# [What is needed]
Scan the data below for the string "part". Copy every line where it appears.

# [Material provided]
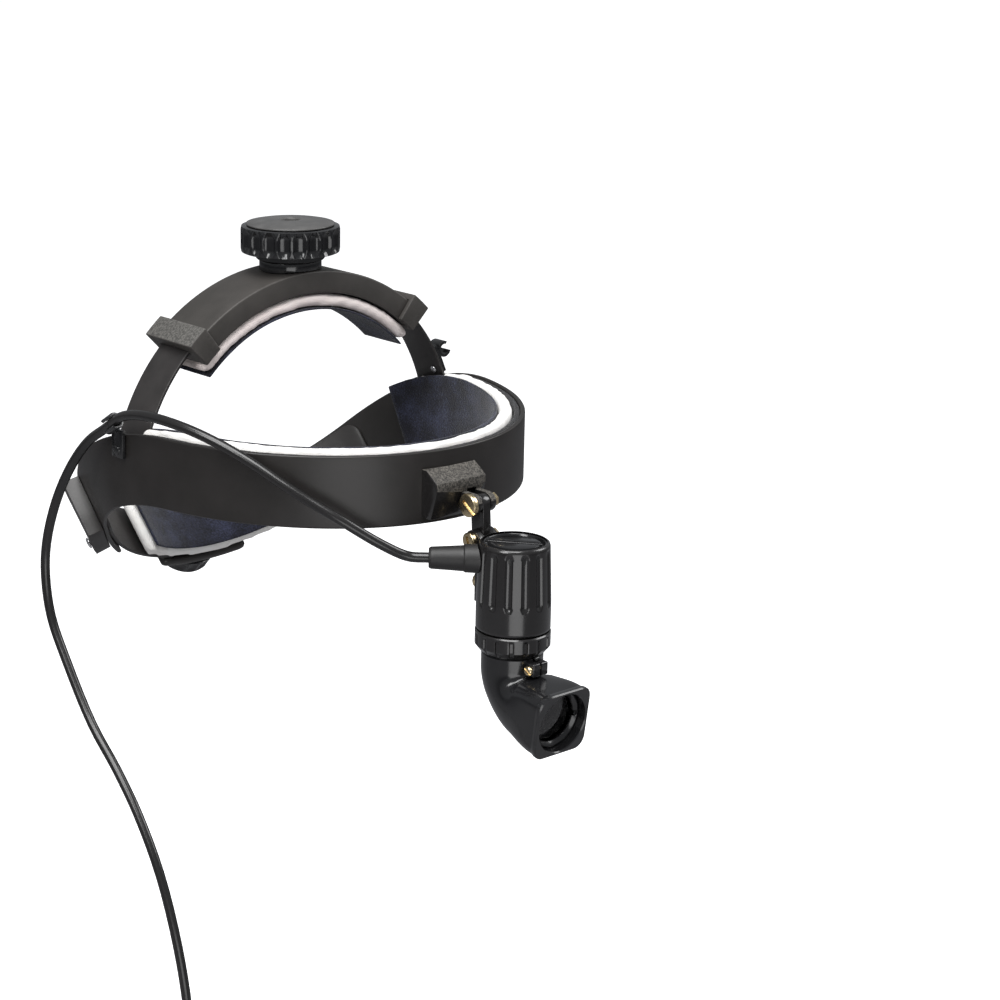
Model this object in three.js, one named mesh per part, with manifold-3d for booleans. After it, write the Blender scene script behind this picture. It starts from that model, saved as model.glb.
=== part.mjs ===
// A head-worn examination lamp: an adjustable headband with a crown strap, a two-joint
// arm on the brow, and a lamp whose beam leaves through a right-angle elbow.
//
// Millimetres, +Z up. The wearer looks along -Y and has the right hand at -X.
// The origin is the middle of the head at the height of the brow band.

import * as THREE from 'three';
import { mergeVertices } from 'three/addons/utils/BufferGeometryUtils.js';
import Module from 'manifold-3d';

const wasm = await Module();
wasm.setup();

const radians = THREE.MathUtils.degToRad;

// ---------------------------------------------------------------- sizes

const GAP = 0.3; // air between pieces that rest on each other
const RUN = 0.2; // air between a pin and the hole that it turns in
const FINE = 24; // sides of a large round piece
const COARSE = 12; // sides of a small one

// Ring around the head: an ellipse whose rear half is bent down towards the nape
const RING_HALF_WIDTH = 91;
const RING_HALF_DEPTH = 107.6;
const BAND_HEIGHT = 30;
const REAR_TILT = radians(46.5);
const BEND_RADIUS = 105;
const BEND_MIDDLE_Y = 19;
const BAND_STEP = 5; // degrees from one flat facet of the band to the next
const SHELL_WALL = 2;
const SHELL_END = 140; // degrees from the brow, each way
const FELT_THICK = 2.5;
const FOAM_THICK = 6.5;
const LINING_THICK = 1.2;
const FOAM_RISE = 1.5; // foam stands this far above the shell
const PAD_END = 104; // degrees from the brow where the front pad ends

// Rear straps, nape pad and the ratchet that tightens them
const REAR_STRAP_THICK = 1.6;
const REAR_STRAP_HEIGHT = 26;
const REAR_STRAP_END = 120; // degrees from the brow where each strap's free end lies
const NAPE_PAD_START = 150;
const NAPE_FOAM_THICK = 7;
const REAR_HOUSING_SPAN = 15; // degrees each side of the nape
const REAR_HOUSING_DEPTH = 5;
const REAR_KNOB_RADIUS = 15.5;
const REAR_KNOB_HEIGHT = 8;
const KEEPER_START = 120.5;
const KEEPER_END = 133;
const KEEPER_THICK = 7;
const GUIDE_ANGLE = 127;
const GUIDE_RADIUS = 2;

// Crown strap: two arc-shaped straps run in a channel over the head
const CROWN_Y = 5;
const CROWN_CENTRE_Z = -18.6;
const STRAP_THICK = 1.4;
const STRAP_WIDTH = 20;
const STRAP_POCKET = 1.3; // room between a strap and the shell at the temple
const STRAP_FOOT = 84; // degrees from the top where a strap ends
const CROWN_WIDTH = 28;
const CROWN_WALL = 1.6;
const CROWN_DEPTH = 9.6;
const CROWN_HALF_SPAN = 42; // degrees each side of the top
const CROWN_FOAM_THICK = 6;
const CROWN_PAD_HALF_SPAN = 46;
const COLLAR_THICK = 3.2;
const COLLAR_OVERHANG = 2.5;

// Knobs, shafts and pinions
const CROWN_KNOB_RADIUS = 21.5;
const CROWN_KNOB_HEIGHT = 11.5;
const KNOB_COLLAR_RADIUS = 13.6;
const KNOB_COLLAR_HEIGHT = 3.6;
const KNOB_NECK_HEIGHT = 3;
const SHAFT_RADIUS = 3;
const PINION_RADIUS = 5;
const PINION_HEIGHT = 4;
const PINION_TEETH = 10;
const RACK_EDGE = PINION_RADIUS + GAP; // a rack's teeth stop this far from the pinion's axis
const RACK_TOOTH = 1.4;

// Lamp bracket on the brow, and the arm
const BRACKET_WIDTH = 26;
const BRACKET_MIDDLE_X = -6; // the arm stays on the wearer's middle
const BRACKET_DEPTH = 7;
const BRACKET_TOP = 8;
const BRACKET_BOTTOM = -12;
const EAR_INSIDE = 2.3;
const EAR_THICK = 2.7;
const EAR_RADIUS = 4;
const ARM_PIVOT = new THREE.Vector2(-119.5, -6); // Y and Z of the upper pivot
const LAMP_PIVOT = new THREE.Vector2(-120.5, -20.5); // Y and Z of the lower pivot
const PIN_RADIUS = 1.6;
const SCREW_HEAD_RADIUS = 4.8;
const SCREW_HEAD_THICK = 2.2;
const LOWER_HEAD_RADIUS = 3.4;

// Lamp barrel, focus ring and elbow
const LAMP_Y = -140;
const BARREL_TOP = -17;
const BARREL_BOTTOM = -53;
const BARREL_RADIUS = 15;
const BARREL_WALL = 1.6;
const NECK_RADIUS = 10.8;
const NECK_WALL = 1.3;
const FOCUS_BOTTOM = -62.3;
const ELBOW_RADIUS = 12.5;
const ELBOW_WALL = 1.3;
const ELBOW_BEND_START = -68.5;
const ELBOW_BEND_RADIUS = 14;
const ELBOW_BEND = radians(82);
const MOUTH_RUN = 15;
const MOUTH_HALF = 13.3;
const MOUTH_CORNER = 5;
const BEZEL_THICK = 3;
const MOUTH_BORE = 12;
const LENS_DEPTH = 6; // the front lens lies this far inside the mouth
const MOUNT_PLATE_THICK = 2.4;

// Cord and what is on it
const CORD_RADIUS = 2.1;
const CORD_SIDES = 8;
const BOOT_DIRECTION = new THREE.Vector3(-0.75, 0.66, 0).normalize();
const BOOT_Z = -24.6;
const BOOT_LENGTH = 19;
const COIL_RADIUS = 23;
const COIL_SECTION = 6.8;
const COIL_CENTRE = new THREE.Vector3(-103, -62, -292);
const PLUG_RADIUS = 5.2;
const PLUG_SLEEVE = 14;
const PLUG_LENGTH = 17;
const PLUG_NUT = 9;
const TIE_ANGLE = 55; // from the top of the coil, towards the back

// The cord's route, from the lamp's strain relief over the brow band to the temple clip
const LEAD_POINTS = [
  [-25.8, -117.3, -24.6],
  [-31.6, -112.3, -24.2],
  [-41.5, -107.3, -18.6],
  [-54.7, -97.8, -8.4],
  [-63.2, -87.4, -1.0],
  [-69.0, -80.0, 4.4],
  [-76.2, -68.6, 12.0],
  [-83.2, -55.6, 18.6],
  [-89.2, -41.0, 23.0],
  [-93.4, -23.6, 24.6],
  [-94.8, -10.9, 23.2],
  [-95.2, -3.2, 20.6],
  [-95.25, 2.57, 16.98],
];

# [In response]
Model this object in three.js, one named mesh per part, with manifold-3d for booleans. After it, write the Blender scene script behind this picture. It starts from that model, saved as model.glb.
=== part.mjs ===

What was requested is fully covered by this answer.